In this context, TOP-WSF aimed to explore the evolution of the transport properties of selected Weyl semimetals when their dimensions are reduced to micro and nano-structures. To reach the goal, three sub-objectives have been established:
• ralization of nanostructures in form of thin films of selected topological semimetals through the pulsed laser deposition (PLD) technique;
• fabrication of devices based on Weyl semimetals nanostructures for the characterization of electric and thermoelectric transport properties down to the micro and nano-scale by optical lithography, thermal scan lithography and focused ion beam (FIB) techniques;
• investigation of the transport properties of the selected Wel semimetals through the fabricated devices, by tuning different parameters: temperature, magnetic field, uniaxial strain, sample dimensionality and geometry.
In two years, TOP-WSF investigated several classes of Weyl semimetals, selected for different peculiar characteristics, each with a specific interest in the field of quantum technologies. The project contributed to the understanding of their electronic properties and the evaluation of their potential when the geometrical sizes are reduced to the micro- and nano-scale.

The action has been organized into six work packages: WP1, WP2 and WP3 were related to the scientific work, WP4 to the PI training activity, WP5 to the dissemination and WP6 to the administrative part.

WP1 (months: 1 to 21): this WP was devoted to the realization of micro and nanostructures of selected Weyl semimetals.

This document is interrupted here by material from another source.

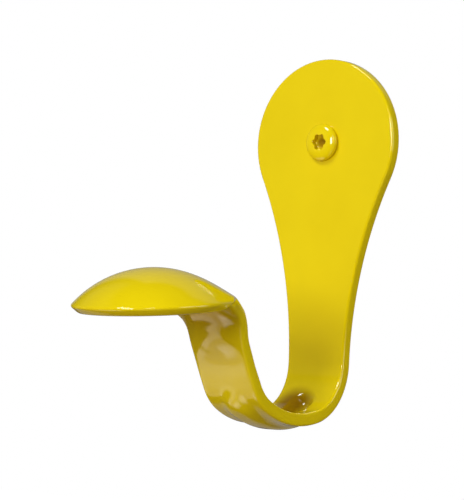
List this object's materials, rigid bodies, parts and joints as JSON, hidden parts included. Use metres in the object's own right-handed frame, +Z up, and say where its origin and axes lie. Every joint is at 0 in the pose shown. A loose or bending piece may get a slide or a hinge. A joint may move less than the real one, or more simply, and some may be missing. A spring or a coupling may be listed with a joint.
{
  "type": "wall hook",
  "caption": "One-piece pressed steel wall hook with a round back plate, a U-shaped strap and a domed pad that holds a helmet, a hat or a coat, with its fixing screw.",
  "frame": {"origin": "middle of the screw hole, on the wall plane behind the back plate", "axes": "+Z up, +Y into the wall, so the hook reaches out towards -Y; +X across the hook"},
  "size_m": [0.04, 0.1052, 0.0883],
  "materials": {
    "yellow_paint": "gloss powder coat",
    "screw_finish": "gloss, painted to match; zinc below the head"
  },
  "bodies": {
    "root": {"hook_body": "yellow_paint", "wall_screw": "screw_finish"}
  },
  "joints": []
}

Two strategies have been followed:
• a bottom-up approach, consisting in the growth of thin films of selected Weyl semimetals by pulsed laser ablation (PLD);
• a top-down approach, consisting in the mechanical exfoliation of thin flakes from bulk single crystals.

WP2 (months: 2 to 22): in this WP we fabricated micro- and nano-structured devices to perform electric and thermoelectric transport property measurements on thin film and flakes obtained in WP1. To this aim we used optical and thermal scan lithography methods and focuse ion beam (FIB) techniques.

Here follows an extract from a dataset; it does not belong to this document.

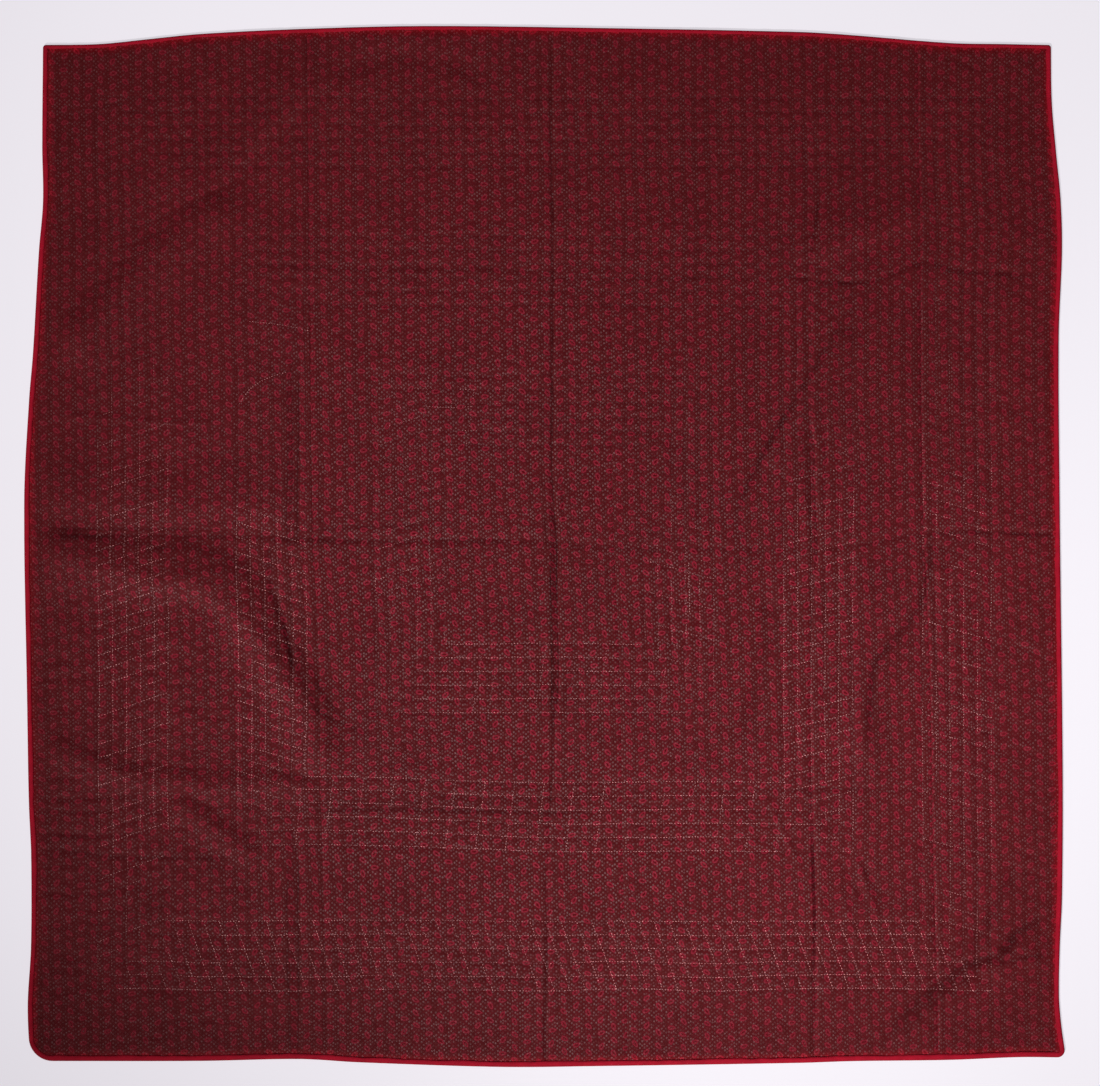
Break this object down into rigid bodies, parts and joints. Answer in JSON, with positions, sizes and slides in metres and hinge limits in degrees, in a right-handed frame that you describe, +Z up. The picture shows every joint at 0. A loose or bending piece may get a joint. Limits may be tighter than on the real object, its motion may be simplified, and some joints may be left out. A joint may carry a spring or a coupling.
{
  "type": "quilt",
  "caption": "Square hand-quilted cotton bed quilt laid out flat, printed back up, with a narrow red binding round its edge.",
  "frame": {"origin": "middle of the footprint, on the surface that the quilt lies on", "axes": "+X to the right side and +Y to the far side as in the picture, +Z up out of the printed face"},
  "size_m": [2.081, 2.0822, 0.0154],
  "materials": {
    "printed_cotton": "matte, thin printed cotton, quilted by hand",
    "binding_cotton": "matte, plain woven cotton"
  },
  "bodies": {
    "root": {"quilt": "printed_cotton", "binding": "binding_cotton"}
  },
  "joints": []
}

WP3 (months: 3 to 24): this WP was dedicated to the characterization of the micro and nanostructures realized in WP1 and WP2 through electric and thermoelectric transport properties as a function of different parameters including temperature, magnetic field, uniaxial strain, sample geometry.

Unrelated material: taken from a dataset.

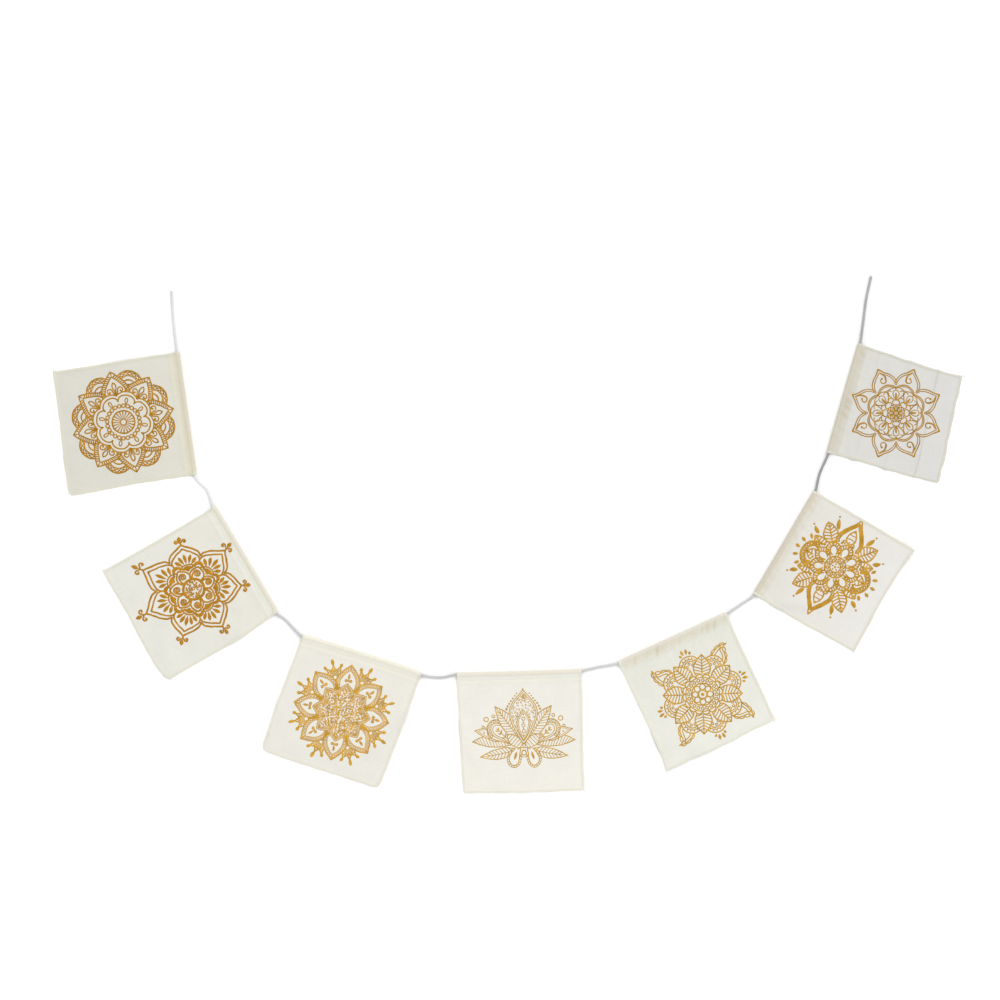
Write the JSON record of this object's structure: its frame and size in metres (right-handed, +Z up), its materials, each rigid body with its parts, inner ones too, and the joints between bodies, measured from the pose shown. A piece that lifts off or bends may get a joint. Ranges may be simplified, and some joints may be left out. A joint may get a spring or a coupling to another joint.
{
  "type": "string of flag bunting",
  "caption": "Square cotton flags with gold printed motifs, strung on a thin cord through stitched casings and laid flat in a wide U.",
  "frame": {"origin": "on the surface, under the middle of the box round the flags", "axes": "+X from the left end of the U to its right end, +Y from the middle flag to the U's open side, +Z up from the surface"},
  "size_m": [1.091, 0.6201, 0.0058],
  "materials": {
    "cotton": "plain-woven unbleached cotton, matt",
    "cord": "twisted white-grey cotton cord"
  },
  "bodies": {
    "root": {"cord": "cord", "flag_1": "cotton", "flag_2": "cotton", "flag_3": "cotton", "flag_4": "cotton", "flag_5": "cotton", "flag_6": "cotton", "flag_7": "cotton"}
  },
  "joints": []
}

WP4 (months 1 to 24): this WP included all the training activities performed by the PI, including: PLD techniques, x-ray diffraction, SEM and AFM microscopy, optical and thermal scan lithography and FIB methods.

WP5 (months 1 to 24): this WP was devoted to the dissemination activity. Some of the scientific results have been so far included in 2 publications as articles. The PI gave 3 seminars in international scientific institutes, participated to 2 conferences/workshops and he was member of the organization committee of 2 workshops. In addition, the PI participated to 2 outreach activities.

WP6:(months 1 to 24): this WP was dedicated to the management of the project.

Overview of the scientific results

-Thin films of Mn3Ge. TOP-WSF realized thin films of Mn3Ge, one of the most promising material in the field of antiferromagnetic spintronics. Although the optimization of Mn3Ge thin films will require more research time and energies, the action contributed to the identification of a protocol for their fabrication.

-Nanostructures of PtBi2: one of the most relevant result of the action regards the realization and characterization of the transport properties of flakes of PtBi2, one of the most intriguing materials among recently discovered topological non-trivial systems, hosting both Weyl semimetallic state and 2D superconductivity.

-Uniaxial strain on micrometric samples of W1-xMoxTe2: TOP-WSF demonstrated that the electronic properties of micrometric single crystals of type-II Weyl semimetals W1-xMoxTe2 are very susceptible to mechanical deformations of their crystal structure, showing the potential of this compounds in the field of straintronics.

-Weyl semimetal phase in MnBi4Te7 compounds: TOP-WSF experimentally identified Weyl semimetal state in the magnetic topological insulator MnBi4Te7 under the application of an external magnetic field. This is an important outcome, because it evidences that MnBi4Te7 hosts different non-trivial topological states, namely topological insulator and Weyl semimetal, in a single system.

-On-chip thermoelectric devices. As an important technical result, TOP-WSF realized different designs of on-chip devices for thermoelectric measurement, exploitable to different types of samples even outside the project.

The scientific outcomes of the project consist of original sets of data, representing an advancement with respect to the state of the art on topological materials. Although the immediate results of TOP-WSF mainly constitute an advancement in fundamental condensed matter physics, in the mid-term the broad potential applications of topological materials make our study very interesting for various technological branches from electronics to spintronics, quantum computing and energy harvesting. Considering the non-technical the impact of the project, TOP-WSF contributed to enforce the international network of the beneficiary institution. In particular, the the action fostered the settlement of an official collaboration agreement between the University of Genova (the beneficiary) and the IFW Dresden institute, which was sealed with a joint workshop (Dresden 30.11.22 - 01.12.22). In addition TOP-WSF contributed to the education of early-career scientist, being the Pi co-supervisor of 4 students: 1 bachelor in Material Science, 2 masters in Physics and 1 Phd in Physics.